**Written exercise:** Quote every line below exactly as it reads.

>> Begin Stored data

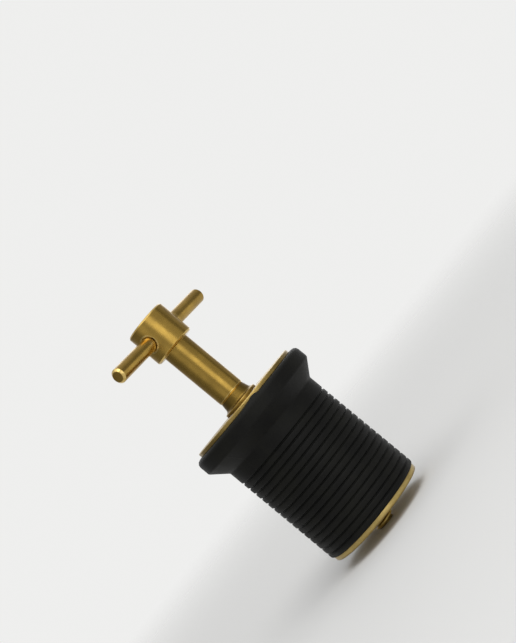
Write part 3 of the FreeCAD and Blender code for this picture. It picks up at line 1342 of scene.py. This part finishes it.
@dataclass
class Studio:
    """Camera, lamps, pale surroundings and floor."""

    azimuth: float = -52.77
    elevation: float = -0.97
    roll: float = -50.46
    distance: float = 0.26538
    lens: float = 74.85
    aim_right: float = -0.0024
    aim_up: float = 0.02057
    clip_start: float = 0.01
    floor_radius: float = 0.5
    floor_gap: float = 0.0001
    floor_fade: Span = (0.06, 0.45)
    floor_colour: Colour = (0.8, 0.8, 0.79, 1)
    floor_roughness: float = 0.9
    floor_specular: float = 0.1
    blue_share: float = 0.99
    pale: float = 0.86
    ambient: float = 0.45
    ceiling: float = 0.60
    ceiling_from: Span = (0.3, 0.75)
    ground_from: Span = (-0.12, -0.3)
    surroundings: tuple[Span, ...] = (
        *((-158, 0.80), (-140, 0.30), (-100, 0.19), (-80, 0.20), (-60, 0.28)),
        *((-46, 0.58), (-22, 0.60), (-14, 0.46), (36, 0.53), (82, 0.50)),
        *((89, 0.18), (101, 0.18), (110, 0.36), (140, 0.36), (158, 0.86)),
    )
    lamps: tuple[Lamp, ...] = (
        Lamp("key_strip", -31, 6, 0.6, 0.33, 0.40, 0.125),
        Lamp("high_front", -30, 50, 0.6, 0.50, 0.36, 0.36),
        Lamp("back_strip", 120, 14, 0.7, 0.24, 0.60, 0.09),
        Lamp("top", 0, 82, 0.7, 0.70, 0.70, 0.26),
    )

    def build(self) -> None:
        """Adds everything that isn't part of the object."""
        self.place_camera()
        for lamp in self.lamps:
            lamp.place()
        self.lay_floor()
        self.paint_world()
        bpy.context.scene.view_settings.view_transform = "Standard"

    def place_camera(self) -> None:
        """Sets the camera at the photograph's angle, turned about its own line of sight."""
        back = direction(self.azimuth, self.elevation)
        level_right = direction(self.azimuth + 90)
        level_up = back.cross(level_right)
        roll = math.radians(self.roll)
        right = level_right * math.cos(roll) + level_up * math.sin(roll)
        up = back.cross(right)
        aim = right * self.aim_right + up * self.aim_up
        facing = Matrix((right, up, back)).transposed()
        place = aim + back * self.distance
        bpy.ops.object.camera_add(location=place, rotation=facing.to_euler())
        camera = bpy.context.object
        camera.name = "camera"
        camera.data.lens = self.lens
        camera.data.clip_start = self.clip_start
        bpy.context.scene.camera = camera

    def lay_floor(self) -> None:
        """Lays a pale round floor under the object, which fades out into the surroundings."""
        Shaper.deselect()
        low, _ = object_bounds()
        bpy.ops.mesh.primitive_circle_add(
            vertices=SMALL_SIDES,
            radius=self.floor_radius,
            fill_type="NGON",
            location=(0, 0, low.z - self.floor_gap),
        )
        floor = bpy.context.object
        floor.name = "floor"
        finish = Finish("pale_floor")
        finish.paint("Base Color", self.floor_colour)
        finish.paint("Roughness", self.floor_roughness)
        finish.paint("Specular IOR Level", self.floor_specular)
        out = finish.node("VectorMath", {0: finish.place}, operation="LENGTH").outputs["Value"]
        near, far = self.floor_fade
        reach = {0: out, 1: near, 2: far, 3: 0.0, 4: 1.0}
        fade = finish.node("MapRange", reach, interpolation_type="SMOOTHSTEP").outputs[0]
        clear = finish.node("BsdfTransparent", {}).outputs[0]
        mix = finish.node("MixShader", {0: fade, 1: finish.surface.outputs[0], 2: clear})
        output = finish.tree.nodes["Material Output"]
        finish.feed(output.inputs["Surface"], mix.outputs[0])
        floor.data.materials.append(finish.material)
        floor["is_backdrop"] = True

    def warm(self, level: float) -> Colour:
        """Turns a level of light into a grey with slightly less blue."""
        return (level, level, level * self.blue_share, 1)

    def paint_world(self) -> None:
        """Paints the surroundings: pale to the eye, a room to metal, and an even soft light.

        The room is graded round the object, from the side that the photograph was taken from.
        """
        world = bpy.data.worlds.new("surroundings")
        bpy.context.scene.world = world
        world.use_nodes = True
        nodes = Nodes(world.node_tree)
        toward = nodes.node("TexCoord", {}).outputs["Generated"]
        ways = (direction(self.azimuth), direction(self.azimuth + 90))
        ahead, aside = (
            nodes.node("VectorMath", {0: toward, 1: way}, operation="DOT_PRODUCT").outputs["Value"]
            for way in ways
        )
        height = nodes.node("SeparateXYZ", {0: toward}).outputs[2]
        angle = nodes.math("ARCTAN2", aside, ahead)
        place = nodes.remap(angle, (-math.pi, math.pi))
        ramp = nodes.node("ValToRGB", {0: place})
        stops = ramp.color_ramp.elements
        while len(stops) > 1:
            stops.remove(stops[-1])
        for index, (degrees, level) in enumerate(self.surroundings):
            at = degrees / 360 + 0.5
            stop = stops[0] if index == 0 else stops.new(at)
            stop.position = at
            stop.color = (level, level, level, 1)
        rays = nodes.node("LightPath", {}).outputs
        reflected = nodes.math("MAXIMUM", rays["Is Glossy Ray"], rays["Is Transmission Ray"])
        ambient = (self.ambient, self.ambient, self.ambient, 1)
        pale = self.warm(self.pale)
        over = nodes.remap(height, self.ceiling_from)
        under = nodes.remap(height, self.ground_from)
        walls = nodes.blend(over, ramp.outputs[0], self.warm(self.ceiling))
        room = nodes.blend(under, walls, pale)
        lit = nodes.blend(reflected, ambient, room)
        shown = nodes.blend(rays["Is Camera Ray"], lit, pale)
        nodes.feed(nodes.tree.nodes["Background"].inputs["Color"], shown)


def main() -> None:
    """Loads the frame, builds every piece over it and adds the studio."""
    logging.basicConfig(level=logging.INFO, format="%(name)s: %(message)s")
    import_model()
    for assembly in (RubberPlug(), Washers(), Handle(), NutPlate()):
        for piece in assembly.build():
            LOG.info("%s: %d faces", piece.name, len(piece.data.polygons))
    Studio().build()


if __name__ == "__main__":
    main()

>> End Stored data

**Worked answer:**
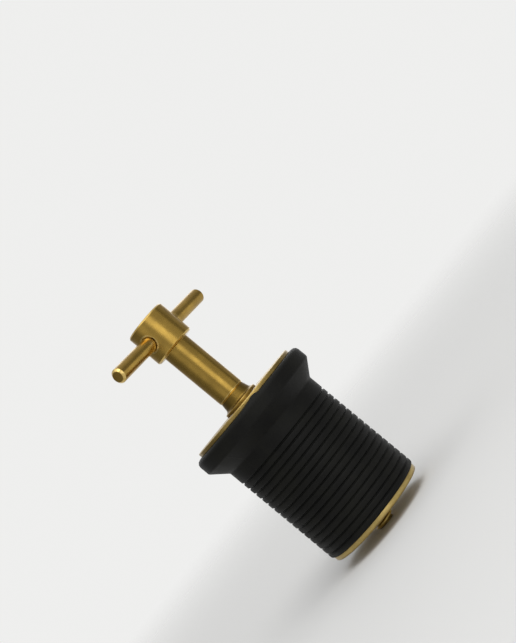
Write part 3 of the FreeCAD and Blender code for this picture. It picks up at line 1342 of scene.py. This part finishes it.
@dataclass
class Studio:
    """Camera, lamps, pale surroundings and floor."""

    azimuth: float = -52.77
    elevation: float = -0.97
    roll: float = -50.46
    distance: float = 0.26538
    lens: float = 74.85
    aim_right: float = -0.0024
    aim_up: float = 0.02057
    clip_start: float = 0.01
    floor_radius: float = 0.5
    floor_gap: float = 0.0001
    floor_fade: Span = (0.06, 0.45)
    floor_colour: Colour = (0.8, 0.8, 0.79, 1)
    floor_roughness: float = 0.9
    floor_specular: float = 0.1
    blue_share: float = 0.99
    pale: float = 0.86
    ambient: float = 0.45
    ceiling: float = 0.60
    ceiling_from: Span = (0.3, 0.75)
    ground_from: Span = (-0.12, -0.3)
    surroundings: tuple[Span, ...] = (
        *((-158, 0.80), (-140, 0.30), (-100, 0.19), (-80, 0.20), (-60, 0.28)),
        *((-46, 0.58), (-22, 0.60), (-14, 0.46), (36, 0.53), (82, 0.50)),
        *((89, 0.18), (101, 0.18), (110, 0.36), (140, 0.36), (158, 0.86)),
    )
    lamps: tuple[Lamp, ...] = (
        Lamp("key_strip", -31, 6, 0.6, 0.33, 0.40, 0.125),
        Lamp("high_front", -30, 50, 0.6, 0.50, 0.36, 0.36),
        Lamp("back_strip", 120, 14, 0.7, 0.24, 0.60, 0.09),
        Lamp("top", 0, 82, 0.7, 0.70, 0.70, 0.26),
    )

    def build(self) -> None:
        """Adds everything that isn't part of the object."""
        self.place_camera()
        for lamp in self.lamps:
            lamp.place()
        self.lay_floor()
        self.paint_world()
        bpy.context.scene.view_settings.view_transform = "Standard"

    def place_camera(self) -> None:
        """Sets the camera at the photograph's angle, turned about its own line of sight."""
        back = direction(self.azimuth, self.elevation)
        level_right = direction(self.azimuth + 90)
        level_up = back.cross(level_right)
        roll = math.radians(self.roll)
        right = level_right * math.cos(roll) + level_up * math.sin(roll)
        up = back.cross(right)
        aim = right * self.aim_right + up * self.aim_up
        facing = Matrix((right, up, back)).transposed()
        place = aim + back * self.distance
        bpy.ops.object.camera_add(location=place, rotation=facing.to_euler())
        camera = bpy.context.object
        camera.name = "camera"
        camera.data.lens = self.lens
        camera.data.clip_start = self.clip_start
        bpy.context.scene.camera = camera

    def lay_floor(self) -> None:
        """Lays a pale round floor under the object, which fades out into the surroundings."""
        Shaper.deselect()
        low, _ = object_bounds()
        bpy.ops.mesh.primitive_circle_add(
            vertices=SMALL_SIDES,
            radius=self.floor_radius,
            fill_type="NGON",
            location=(0, 0, low.z - self.floor_gap),
        )
        floor = bpy.context.object
        floor.name = "floor"
        finish = Finish("pale_floor")
        finish.paint("Base Color", self.floor_colour)
        finish.paint("Roughness", self.floor_roughness)
        finish.paint("Specular IOR Level", self.floor_specular)
        out = finish.node("VectorMath", {0: finish.place}, operation="LENGTH").outputs["Value"]
        near, far = self.floor_fade
        reach = {0: out, 1: near, 2: far, 3: 0.0, 4: 1.0}
        fade = finish.node("MapRange", reach, interpolation_type="SMOOTHSTEP").outputs[0]
        clear = finish.node("BsdfTransparent", {}).outputs[0]
        mix = finish.node("MixShader", {0: fade, 1: finish.surface.outputs[0], 2: clear})
        output = finish.tree.nodes["Material Output"]
        finish.feed(output.inputs["Surface"], mix.outputs[0])
        floor.data.materials.append(finish.material)
        floor["is_backdrop"] = True

    def warm(self, level: float) -> Colour:
        """Turns a level of light into a grey with slightly less blue."""
        return (level, level, level * self.blue_share, 1)

    def paint_world(self) -> None:
        """Paints the surroundings: pale to the eye, a room to metal, and an even soft light.

        The room is graded round the object, from the side that the photograph was taken from.
        """
        world = bpy.data.worlds.new("surroundings")
        bpy.context.scene.world = world
        world.use_nodes = True
        nodes = Nodes(world.node_tree)
        toward = nodes.node("TexCoord", {}).outputs["Generated"]
        ways = (direction(self.azimuth), direction(self.azimuth + 90))
        ahead, aside = (
            nodes.node("VectorMath", {0: toward, 1: way}, operation="DOT_PRODUCT").outputs["Value"]
            for way in ways
        )
        height = nodes.node("SeparateXYZ", {0: toward}).outputs[2]
        angle = nodes.math("ARCTAN2", aside, ahead)
        place = nodes.remap(angle, (-math.pi, math.pi))
        ramp = nodes.node("ValToRGB", {0: place})
        stops = ramp.color_ramp.elements
        while len(stops) > 1:
            stops.remove(stops[-1])
        for index, (degrees, level) in enumerate(self.surroundings):
            at = degrees / 360 + 0.5
            stop = stops[0] if index == 0 else stops.new(at)
            stop.position = at
            stop.color = (level, level, level, 1)
        rays = nodes.node("LightPath", {}).outputs
        reflected = nodes.math("MAXIMUM", rays["Is Glossy Ray"], rays["Is Transmission Ray"])
        ambient = (self.ambient, self.ambient, self.ambient, 1)
        pale = self.warm(self.pale)
        over = nodes.remap(height, self.ceiling_from)
        under = nodes.remap(height, self.ground_from)
        walls = nodes.blend(over, ramp.outputs[0], self.warm(self.ceiling))
        room = nodes.blend(under, walls, pale)
        lit = nodes.blend(reflected, ambient, room)
        shown = nodes.blend(rays["Is Camera Ray"], lit, pale)
        nodes.feed(nodes.tree.nodes["Background"].inputs["Color"], shown)


def main() -> None:
    """Loads the frame, builds every piece over it and adds the studio."""
    logging.basicConfig(level=logging.INFO, format="%(name)s: %(message)s")
    import_model()
    for assembly in (RubberPlug(), Washers(), Handle(), NutPlate()):
        for piece in assembly.build():
            LOG.info("%s: %d faces", piece.name, len(piece.data.polygons))
    Studio().build()


if __name__ == "__main__":
    main()